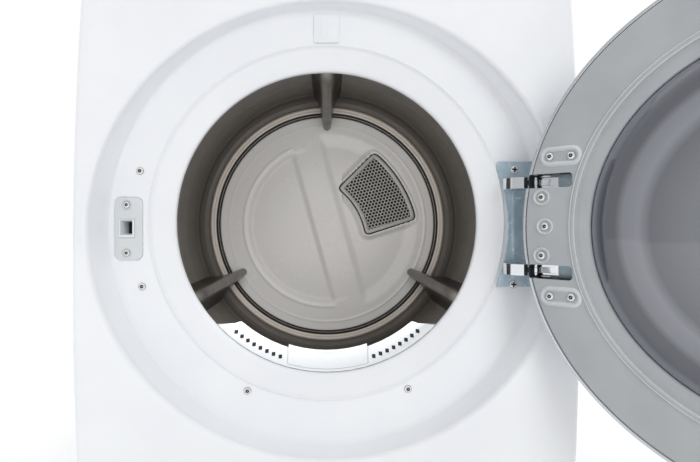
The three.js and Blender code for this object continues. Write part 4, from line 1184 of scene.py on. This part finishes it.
# %% The two glasses
def glass_disc(name, profile, node, radius):
    """A closed lens turned about the door's centre, with each point's share of the radius."""
    grid = opened(turned(eased(profile, 6, 5, closed=False), (0, DOOR_Z), 200))
    obj = shell(name, grid, node=node, sharp=50)
    centre = opened(np.array([[0.0, -330.0, DOOR_Z]]))[0]
    axis = opened(np.array([[0.0, -331.0, DOOR_Z]]))[0] - centre
    rel = points_mm(obj.data) - centre
    across = np.linalg.norm(rel - (rel @ axis)[:, None] * axis, axis=1)
    keep_number(obj.data, "from_centre", across / radius)
    return obj


glass_disc("door_bowl", [[0.01, -305], [80, -306], [150, -309.6], [190, -316], [206.2, -326],
                         [206.2, -332], [187, -320], [149, -313.6], [80, -310], [0.01, -309]],
           "door_glass", 206.2)
glass_disc("door_pane", [[0.01, -385], [110, -380.8], [205.6, -366], [205.6, -362], [109, -376.8],
                         [0.01, -381]], "door_window", 205.6)

# %% Screws and pads of the door's hinge side
def shut_point(inward, z):
    """A spot on the inner frame, so far in from its hinge edge, as it is when shut."""
    return [284.5 - inward, inner_y, z]


into = opened(np.array([[0, 1.0, 0], [0, 0, 0]]))
face_way = into[0] - into[1]
flat_spots = opened(np.array([shut_point(inward, HINGE[2] + up) for inward, up in (
    (31, 89), (57, 88), (31, -89), (57, -88))]))
round_spots = opened(np.array([shut_point(inward, HINGE[2] + up) for inward, up in (
    (20.5, 37.5), (24.7, 0), (20.5, -37.5))]))
screws("door_screws", np.vstack([flat_spots, round_spots]), face_way, 5.2, "door")
# The pale lips round the round screws and the pads, in the paler grey, are painted highlights.
washers("door_rings", round_spots, face_way, 10.6, "door", "grey_plastic", 0.7, 2.2, "lip_grey")
PAD_HALF, LIP = 8.4, [(4.2, 0.5), (4.2, -0.05), (3.0, -1.2), (1.6, -2.2), (0.4, -2.3),
                      (-0.8, -1.4), (-2.4, -0.05), (-2.6, 0.5)]
for side, name in ((1, "upper"), (-1, "lower")):
    middle = HINGE[2] + side * 88.5
    pad = rounded_box((284.5 - 57 - 9, 284.5 - 31 + 9), (middle - PAD_HALF, middle + PAD_HALF),
                      8.3, 12)
    grid = nested([grown(pad, g) for g, _ in LIP], [inner_y - y for _, y in LIP])
    shell(f"door_pad_{name}", opened(grid), join_rows=True, body="door", slot="grey_plastic",
          finish="lip_grey")
print("door made")

# %% [markdown]
# ## Finishes for what is left, the floor and the end
# Every frame piece that still shows gets the finish of its own slot. The floor is a plain
# pale sheet just under the feet. The look may never grow past the frame.

# %% Finishes on the frame's own pieces
kept = [n for n, obj in frame["nodes"].items() if not obj.hide_render]
for node in kept:
    frame["nodes"][node].data.materials.clear()
    frame["nodes"][node].data.materials.append(finishes[slot_of[node]])
print("frame pieces shown:", len(kept), kept)

# %% The floor
floor_z = frame_box[0][2] * 1000
span = np.linspace(-9000, 9000, 2)
gx, gy = np.meshgrid(span, span, indexing="ij")
floor_mesh = mesh_from("floor", np.stack([gx, gy, np.full_like(gx, floor_z - 0.2)], -1),
                       grid_faces(2, 2, join_columns=False), (0, 0, 1))
floor = bpy.data.objects.new("floor", floor_mesh)
scene.collection.objects.link(floor)
pale = finish("floor_paint", (251, 251, 251), (248, 248, 249), patch=0.8, rough=(0.5, 0.6),
              grain=0.01, depth=0.00005)
floor_mesh.materials.append(pale.material)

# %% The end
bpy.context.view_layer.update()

▶ **Exercise objective**
From the first line of the data above to the line holding "return [284.5 - inward, inner_y, z]", reproduce each line exactly; emit no other lines.

▶ **Complete output**
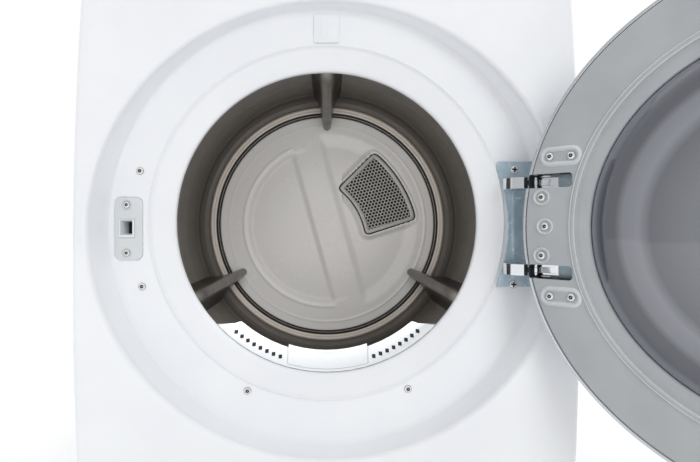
The three.js and Blender code for this object continues. Write part 4, from line 1184 of scene.py on. This part finishes it.
# %% The two glasses
def glass_disc(name, profile, node, radius):
    """A closed lens turned about the door's centre, with each point's share of the radius."""
    grid = opened(turned(eased(profile, 6, 5, closed=False), (0, DOOR_Z), 200))
    obj = shell(name, grid, node=node, sharp=50)
    centre = opened(np.array([[0.0, -330.0, DOOR_Z]]))[0]
    axis = opened(np.array([[0.0, -331.0, DOOR_Z]]))[0] - centre
    rel = points_mm(obj.data) - centre
    across = np.linalg.norm(rel - (rel @ axis)[:, None] * axis, axis=1)
    keep_number(obj.data, "from_centre", across / radius)
    return obj


glass_disc("door_bowl", [[0.01, -305], [80, -306], [150, -309.6], [190, -316], [206.2, -326],
                         [206.2, -332], [187, -320], [149, -313.6], [80, -310], [0.01, -309]],
           "door_glass", 206.2)
glass_disc("door_pane", [[0.01, -385], [110, -380.8], [205.6, -366], [205.6, -362], [109, -376.8],
                         [0.01, -381]], "door_window", 205.6)

# %% Screws and pads of the door's hinge side
def shut_point(inward, z):
    """A spot on the inner frame, so far in from its hinge edge, as it is when shut."""
    return [284.5 - inward, inner_y, z]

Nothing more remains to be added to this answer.